Objective >>
Copy every line, leaving nothing out and adding nothing.

## begin Given material

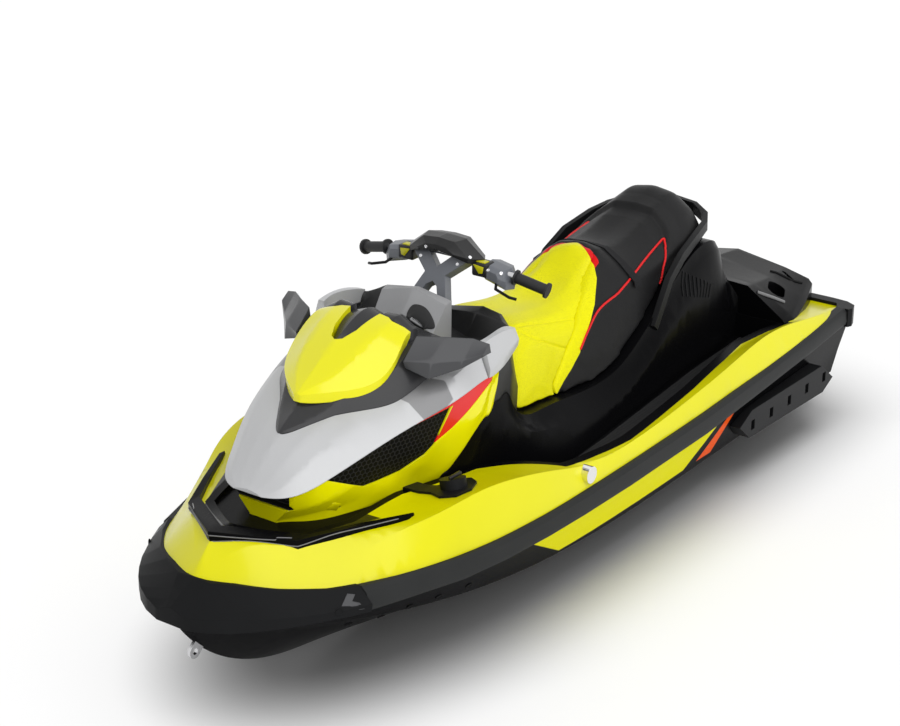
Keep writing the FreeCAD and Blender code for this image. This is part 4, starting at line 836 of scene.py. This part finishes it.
class CRAFT_OT_skins(bpy.types.Operator):
    """Lay a smooth skin over each rigid solid"""

    bl_idname = "craft.skins"
    bl_label = "Skins"

    def execute(self, context):
        for node, slot in slots_of_nodes().items():
            if node not in SEATS:
                skin(node, OWN_FINISH.get(node, slot))
        return {"FINISHED"}


# Padded seats
SEAT_VOXEL = {"seat_front": 8 * MM, "seat_rear": 9.5 * MM}
SEAT_SHRINK = 3 * MM
SWELL_MOST = 5 * MM
SWELL_FRAMES = 20
SWELL_PRESSURE = 4.0
SWELL_QUALITY = 4

SEAM_REACH, SEAM_DEPTH = 8 * MM, 5 * MM
FRONT_SEAMS = (
    ((1891, 154, 887), (1727, 162, 853), (1579, 172, 825), (1462, 200, 807)),
    ((1904, 163, 878), (1863, 190, 849), (1793, 211, 809), (1689, 216, 758), (1598, 225, 720)),
)

PIPING_RADIUS, PIPING_LIFT = 4.5 * MM, 1 * MM
PIPING_REACH, PIPING_DEPTH = 12 * MM, 3 * MM
REAR_PIPING = ((1585, 225, 720), (1520, 213, 766), (1451, 201, 808), (1407, 199, 826), (1367, 203, 838),
               (1317, 211, 852), (1264, 211, 872), (1175, 199, 895), (1080, 184, 917), (994, 175, 939),
               (931, 172, 957))
REAR_PIPING_END = ((931, 172, 957), (972, 207, 923), (1024, 235, 871), (1050, 245, 813))

# The line outside which the rear seat's bolster rises, and the place on the seat that it goes round.
BOLSTER = ((922, 176, 957), (900, 152, 980), (888, 110, 1011), (880, 66, 1024), (873, 0, 1034),
           (880, -66, 1024), (888, -110, 1011), (900, -152, 980), (922, -176, 957))
BOLSTER_CENTRE = spot(1080, 0, 940)
BOLSTER_RISE, BOLSTER_REACH, BOLSTER_EDGE = 9 * MM, 70 * MM, 12 * MM


def swollen(piece):
    """Blows a closed mesh up as padded cloth, moving no point further than the most."""
    start = [vertex.co.copy() for vertex in piece.data.vertices]
    cloth = piece.modifiers.new("cloth", "CLOTH")
    cloth.settings.quality = SWELL_QUALITY
    cloth.settings.use_pressure = True
    cloth.settings.uniform_pressure_force = SWELL_PRESSURE
    cloth.settings.effector_weights.gravity = 0.0
    for number in range(1, SWELL_FRAMES + 1):
        bpy.context.scene.frame_set(number)
    only(piece)
    bpy.ops.object.modifier_apply(modifier=cloth.name)
    bpy.context.scene.frame_set(1)
    for vertex, place in zip(piece.data.vertices, start):
        move = vertex.co - place
        if move.length > SWELL_MOST:
            vertex.co = place + move * (SWELL_MOST / move.length)


def beside(piece, line, reach):
    """The points of a mesh near a line, with the normal, the line's nearest place and the gap of each."""
    tree = KDTree(len(line))
    for number, place in enumerate(line):
        tree.insert(place, number)
    tree.balance()
    found = []
    for vertex in piece.data.vertices:
        near, number, gap = tree.find(vertex.co)
        if gap < reach:
            found.append((vertex, vertex.normal.copy(), near, gap))
    return found


def sunk(piece, line, reach, depth):
    """Sinks a mesh by up to a depth beside a line."""
    for vertex, normal, near, gap in beside(piece, line, reach):
        vertex.co -= normal * depth * (1 - (gap / reach) ** 2) ** 2


def bolstered(piece, line):
    """Raises a mesh outside the bolster's line and sinks it inside, fading over the reach."""
    for vertex, normal, near, gap in beside(piece, line, BOLSTER_REACH):
        outside = (vertex.co - BOLSTER_CENTRE).length - (near - BOLSTER_CENTRE).length
        if normal.z > 0.0:
            ramp = min(1.0, max(-1.0, outside / BOLSTER_EDGE))
            vertex.co += normal * BOLSTER_RISE * ramp * (1 - gap / BOLSTER_REACH)


def padded_seat(node, finish):
    """A vinyl cover over foam: remeshed, swollen as cloth and subdivided."""
    piece = copied(node, node + "_cover")
    applied(piece, "REMESH", mode="VOXEL", voxel_size=SEAT_VOXEL[node])
    applied(piece, "DISPLACE", strength=-SEAT_SHRINK, mid_level=0.0)
    applied(piece, "SMOOTH", factor=0.5, iterations=12)
    swollen(piece)
    applied(piece, "SMOOTH", factor=0.5, iterations=2)
    applied(piece, "SUBSURF", levels=1, render_levels=1)
    surfaces[node] = tree_of(piece)
    standing_for(piece, node, finish)
    return piece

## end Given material

Full answer >>
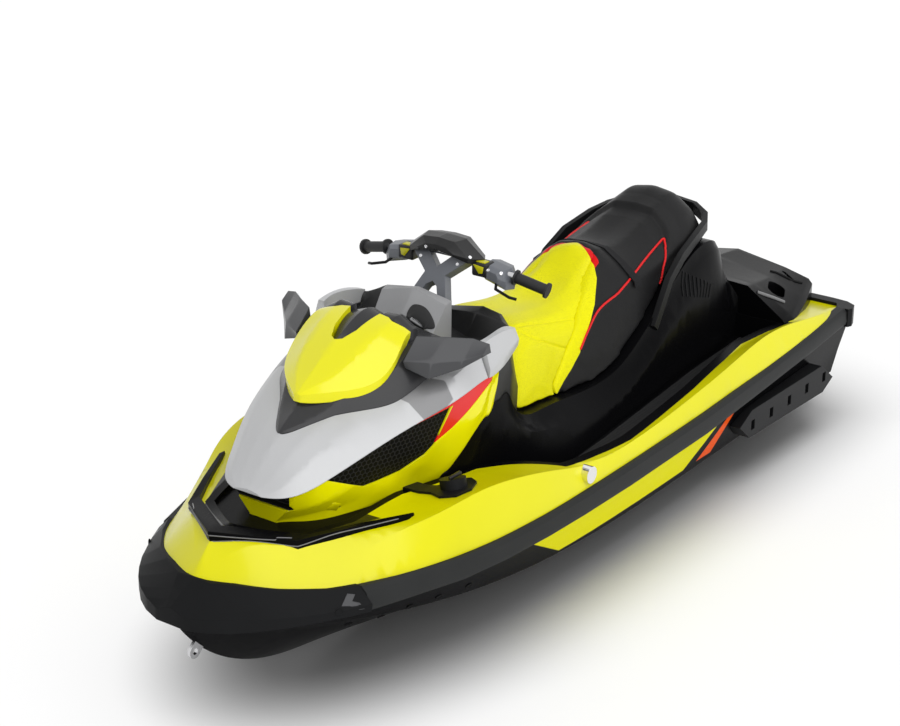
Keep writing the FreeCAD and Blender code for this image. This is part 4, starting at line 836 of scene.py. This part finishes it.
class CRAFT_OT_skins(bpy.types.Operator):
    """Lay a smooth skin over each rigid solid"""

    bl_idname = "craft.skins"
    bl_label = "Skins"

    def execute(self, context):
        for node, slot in slots_of_nodes().items():
            if node not in SEATS:
                skin(node, OWN_FINISH.get(node, slot))
        return {"FINISHED"}


# Padded seats
SEAT_VOXEL = {"seat_front": 8 * MM, "seat_rear": 9.5 * MM}
SEAT_SHRINK = 3 * MM
SWELL_MOST = 5 * MM
SWELL_FRAMES = 20
SWELL_PRESSURE = 4.0
SWELL_QUALITY = 4

SEAM_REACH, SEAM_DEPTH = 8 * MM, 5 * MM
FRONT_SEAMS = (
    ((1891, 154, 887), (1727, 162, 853), (1579, 172, 825), (1462, 200, 807)),
    ((1904, 163, 878), (1863, 190, 849), (1793, 211, 809), (1689, 216, 758), (1598, 225, 720)),
)

PIPING_RADIUS, PIPING_LIFT = 4.5 * MM, 1 * MM
PIPING_REACH, PIPING_DEPTH = 12 * MM, 3 * MM
REAR_PIPING = ((1585, 225, 720), (1520, 213, 766), (1451, 201, 808), (1407, 199, 826), (1367, 203, 838),
               (1317, 211, 852), (1264, 211, 872), (1175, 199, 895), (1080, 184, 917), (994, 175, 939),
               (931, 172, 957))
REAR_PIPING_END = ((931, 172, 957), (972, 207, 923), (1024, 235, 871), (1050, 245, 813))

# The line outside which the rear seat's bolster rises, and the place on the seat that it goes round.
BOLSTER = ((922, 176, 957), (900, 152, 980), (888, 110, 1011), (880, 66, 1024), (873, 0, 1034),
           (880, -66, 1024), (888, -110, 1011), (900, -152, 980), (922, -176, 957))
BOLSTER_CENTRE = spot(1080, 0, 940)
BOLSTER_RISE, BOLSTER_REACH, BOLSTER_EDGE = 9 * MM, 70 * MM, 12 * MM


def swollen(piece):
    """Blows a closed mesh up as padded cloth, moving no point further than the most."""
    start = [vertex.co.copy() for vertex in piece.data.vertices]
    cloth = piece.modifiers.new("cloth", "CLOTH")
    cloth.settings.quality = SWELL_QUALITY
    cloth.settings.use_pressure = True
    cloth.settings.uniform_pressure_force = SWELL_PRESSURE
    cloth.settings.effector_weights.gravity = 0.0
    for number in range(1, SWELL_FRAMES + 1):
        bpy.context.scene.frame_set(number)
    only(piece)
    bpy.ops.object.modifier_apply(modifier=cloth.name)
    bpy.context.scene.frame_set(1)
    for vertex, place in zip(piece.data.vertices, start):
        move = vertex.co - place
        if move.length > SWELL_MOST:
            vertex.co = place + move * (SWELL_MOST / move.length)


def beside(piece, line, reach):
    """The points of a mesh near a line, with the normal, the line's nearest place and the gap of each."""
    tree = KDTree(len(line))
    for number, place in enumerate(line):
        tree.insert(place, number)
    tree.balance()
    found = []
    for vertex in piece.data.vertices:
        near, number, gap = tree.find(vertex.co)
        if gap < reach:
            found.append((vertex, vertex.normal.copy(), near, gap))
    return found


def sunk(piece, line, reach, depth):
    """Sinks a mesh by up to a depth beside a line."""
    for vertex, normal, near, gap in beside(piece, line, reach):
        vertex.co -= normal * depth * (1 - (gap / reach) ** 2) ** 2


def bolstered(piece, line):
    """Raises a mesh outside the bolster's line and sinks it inside, fading over the reach."""
    for vertex, normal, near, gap in beside(piece, line, BOLSTER_REACH):
        outside = (vertex.co - BOLSTER_CENTRE).length - (near - BOLSTER_CENTRE).length
        if normal.z > 0.0:
            ramp = min(1.0, max(-1.0, outside / BOLSTER_EDGE))
            vertex.co += normal * BOLSTER_RISE * ramp * (1 - gap / BOLSTER_REACH)


def padded_seat(node, finish):
    """A vinyl cover over foam: remeshed, swollen as cloth and subdivided."""
    piece = copied(node, node + "_cover")
    applied(piece, "REMESH", mode="VOXEL", voxel_size=SEAT_VOXEL[node])
    applied(piece, "DISPLACE", strength=-SEAT_SHRINK, mid_level=0.0)
    applied(piece, "SMOOTH", factor=0.5, iterations=12)
    swollen(piece)
    applied(piece, "SMOOTH", factor=0.5, iterations=2)
    applied(piece, "SUBSURF", levels=1, render_levels=1)
    surfaces[node] = tree_of(piece)
    standing_for(piece, node, finish)
    return piece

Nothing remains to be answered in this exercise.